§ **To do**
Extract the full set of records, then give each one again exactly.

-- BEGIN Records for this task --

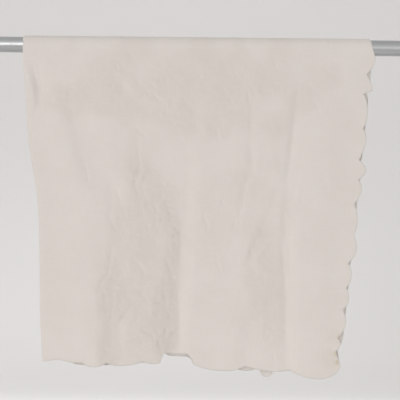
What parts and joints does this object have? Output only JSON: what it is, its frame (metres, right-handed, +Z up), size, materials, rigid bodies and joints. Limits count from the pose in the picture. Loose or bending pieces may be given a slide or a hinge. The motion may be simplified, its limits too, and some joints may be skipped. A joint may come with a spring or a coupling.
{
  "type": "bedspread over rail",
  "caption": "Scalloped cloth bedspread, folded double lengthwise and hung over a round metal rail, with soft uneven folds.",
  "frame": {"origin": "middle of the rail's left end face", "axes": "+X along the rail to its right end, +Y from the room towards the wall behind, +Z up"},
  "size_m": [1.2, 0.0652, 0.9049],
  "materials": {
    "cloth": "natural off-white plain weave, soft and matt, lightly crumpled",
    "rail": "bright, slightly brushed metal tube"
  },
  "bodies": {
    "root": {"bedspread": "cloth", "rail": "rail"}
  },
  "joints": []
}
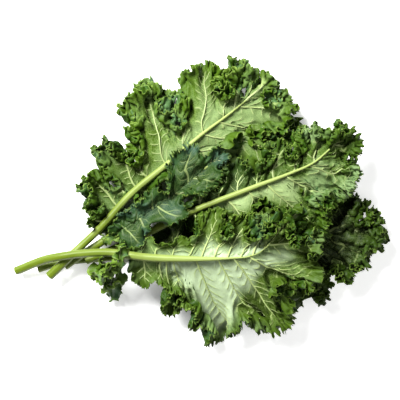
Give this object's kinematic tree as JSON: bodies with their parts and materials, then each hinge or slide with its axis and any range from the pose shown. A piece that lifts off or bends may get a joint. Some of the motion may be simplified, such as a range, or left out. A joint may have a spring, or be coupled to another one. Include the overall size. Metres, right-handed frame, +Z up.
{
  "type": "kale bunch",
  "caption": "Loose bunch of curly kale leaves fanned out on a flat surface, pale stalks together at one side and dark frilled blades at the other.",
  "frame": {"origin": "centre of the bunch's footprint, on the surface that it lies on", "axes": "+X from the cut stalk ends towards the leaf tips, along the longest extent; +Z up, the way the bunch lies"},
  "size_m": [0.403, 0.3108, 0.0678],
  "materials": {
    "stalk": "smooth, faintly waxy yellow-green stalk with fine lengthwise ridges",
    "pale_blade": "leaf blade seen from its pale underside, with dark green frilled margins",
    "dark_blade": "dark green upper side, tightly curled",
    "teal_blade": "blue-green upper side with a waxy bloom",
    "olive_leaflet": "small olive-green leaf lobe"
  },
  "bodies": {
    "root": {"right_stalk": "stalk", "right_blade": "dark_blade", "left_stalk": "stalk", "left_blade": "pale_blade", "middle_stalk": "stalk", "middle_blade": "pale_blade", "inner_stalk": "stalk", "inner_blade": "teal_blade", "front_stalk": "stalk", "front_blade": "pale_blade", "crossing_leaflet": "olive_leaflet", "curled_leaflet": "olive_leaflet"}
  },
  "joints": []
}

-- END Records for this task --

§ **Written reply**
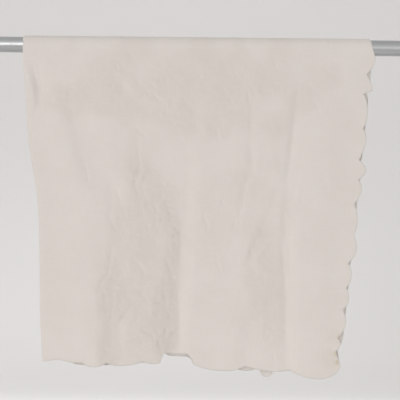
What parts and joints does this object have? Output only JSON: what it is, its frame (metres, right-handed, +Z up), size, materials, rigid bodies and joints. Limits count from the pose in the picture. Loose or bending pieces may be given a slide or a hinge. The motion may be simplified, its limits too, and some joints may be skipped. A joint may come with a spring or a coupling.
{
  "type": "bedspread over rail",
  "caption": "Scalloped cloth bedspread, folded double lengthwise and hung over a round metal rail, with soft uneven folds.",
  "frame": {"origin": "middle of the rail's left end face", "axes": "+X along the rail to its right end, +Y from the room towards the wall behind, +Z up"},
  "size_m": [1.2, 0.0652, 0.9049],
  "materials": {
    "cloth": "natural off-white plain weave, soft and matt, lightly crumpled",
    "rail": "bright, slightly brushed metal tube"
  },
  "bodies": {
    "root": {"bedspread": "cloth", "rail": "rail"}
  },
  "joints": []
}
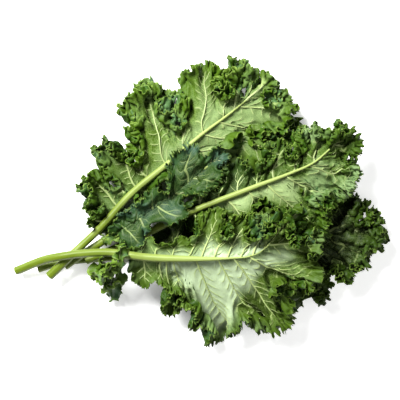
Give this object's kinematic tree as JSON: bodies with their parts and materials, then each hinge or slide with its axis and any range from the pose shown. A piece that lifts off or bends may get a joint. Some of the motion may be simplified, such as a range, or left out. A joint may have a spring, or be coupled to another one. Include the overall size. Metres, right-handed frame, +Z up.
{
  "type": "kale bunch",
  "caption": "Loose bunch of curly kale leaves fanned out on a flat surface, pale stalks together at one side and dark frilled blades at the other.",
  "frame": {"origin": "centre of the bunch's footprint, on the surface that it lies on", "axes": "+X from the cut stalk ends towards the leaf tips, along the longest extent; +Z up, the way the bunch lies"},
  "size_m": [0.403, 0.3108, 0.0678],
  "materials": {
    "stalk": "smooth, faintly waxy yellow-green stalk with fine lengthwise ridges",
    "pale_blade": "leaf blade seen from its pale underside, with dark green frilled margins",
    "dark_blade": "dark green upper side, tightly curled",
    "teal_blade": "blue-green upper side with a waxy bloom",
    "olive_leaflet": "small olive-green leaf lobe"
  },
  "bodies": {
    "root": {"right_stalk": "stalk", "right_blade": "dark_blade", "left_stalk": "stalk", "left_blade": "pale_blade", "middle_stalk": "stalk", "middle_blade": "pale_blade", "inner_stalk": "stalk", "inner_blade": "teal_blade", "front_stalk": "stalk", "front_blade": "pale_blade", "crossing_leaflet": "olive_leaflet", "curled_leaflet": "olive_leaflet"}
  },
  "joints": []
}